I saw one Aussie at Long Reef (on Sydney’s north coast) putting together his
glider, looking from the manual to his kite and back again. We asked him, “You
ever done this before?”

His answer?

“She’ll be right, mate. Pull in, go down, push out, up, lean
right, go right, lean left, go left. No worries.”

We told him he should practice first—and tried to convince
him to pack up his gear and head south to the sand dunes for a few weeks.

Instead, he took off with a big, “Yeehaw,” promptly did a
nose stall, and descended 500 feet (head first) into the base of the cliff,
where 8,000 miles of Pacific Ocean calmly
crashed into the continent. He died instantly of massive head trauma.

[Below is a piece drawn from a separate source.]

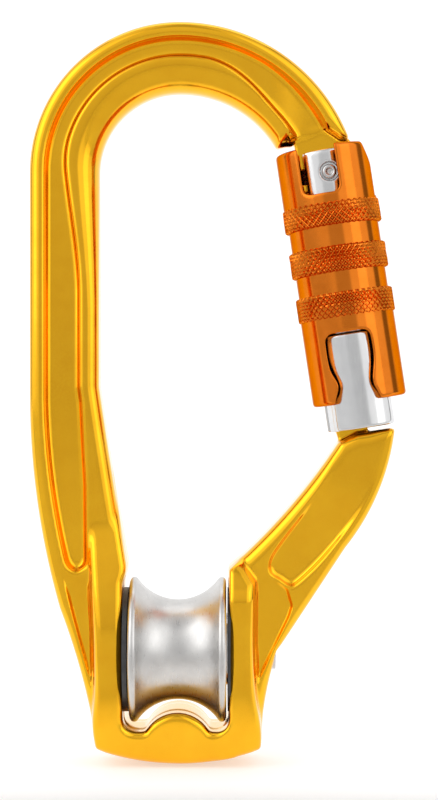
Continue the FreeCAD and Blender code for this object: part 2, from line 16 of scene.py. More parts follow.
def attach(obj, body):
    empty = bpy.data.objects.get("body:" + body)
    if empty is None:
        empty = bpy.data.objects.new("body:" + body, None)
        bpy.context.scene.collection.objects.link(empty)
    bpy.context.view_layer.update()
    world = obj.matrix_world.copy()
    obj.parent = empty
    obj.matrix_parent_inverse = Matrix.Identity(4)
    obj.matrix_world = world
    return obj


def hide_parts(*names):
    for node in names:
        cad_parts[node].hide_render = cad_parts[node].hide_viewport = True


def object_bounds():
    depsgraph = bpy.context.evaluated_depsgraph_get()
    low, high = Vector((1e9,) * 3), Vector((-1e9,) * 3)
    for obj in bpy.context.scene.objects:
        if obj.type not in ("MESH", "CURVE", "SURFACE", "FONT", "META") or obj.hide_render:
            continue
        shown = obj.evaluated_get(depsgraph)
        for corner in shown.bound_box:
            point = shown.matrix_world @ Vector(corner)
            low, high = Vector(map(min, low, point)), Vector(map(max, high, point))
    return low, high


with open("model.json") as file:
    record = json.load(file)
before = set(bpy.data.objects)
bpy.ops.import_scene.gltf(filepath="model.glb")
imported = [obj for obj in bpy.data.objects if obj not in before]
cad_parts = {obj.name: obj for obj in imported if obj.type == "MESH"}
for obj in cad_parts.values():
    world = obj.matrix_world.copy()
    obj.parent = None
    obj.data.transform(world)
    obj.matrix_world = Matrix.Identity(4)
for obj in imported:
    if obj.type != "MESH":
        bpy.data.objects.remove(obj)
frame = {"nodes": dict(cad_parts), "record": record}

So why do I suggest startups I coach whether in real
estate or business should go slower to go faster? Here’s why—

  1. no business plan or model survives more than a few days when it comes into contact with a marketplace
  2. so you learn and change as you go
  3. you just can’t hurry this process because you discover your business as much or even more than you plan it
  4. every business is an experiment until proven otherwise
  5. you have to be flexible and attentive to signals the market is sending you
  6. if you are charging ahead with a damn-the-torpedoes approach, you are going to miss significant opportunities to increase sales, reduce costs or amend your offering to better suit a product or service niche
  7. if you fail with a small startup investment after testing the market, you live to fight another day
  8. if you  fail big and end up with a lot of personal debt, it’ll impact not only your ability to re-launch, it’ll affect your family too
  9. humans are uniquely suited to learn-by-doing and get better with each iteration
  10. so iterate a lot
  11. use small steps
  12. repeat
  13. learn
  14. sometimes, business success comes from just sticking around long enough to not only find your niche and become good at it, but also from just being around—word of mouth spreads and customers/clients will start contacting you simply because you are durable
  15. once you have a solid FOB position established (forward operating base, a  military term), you can take more risks… and grow even faster.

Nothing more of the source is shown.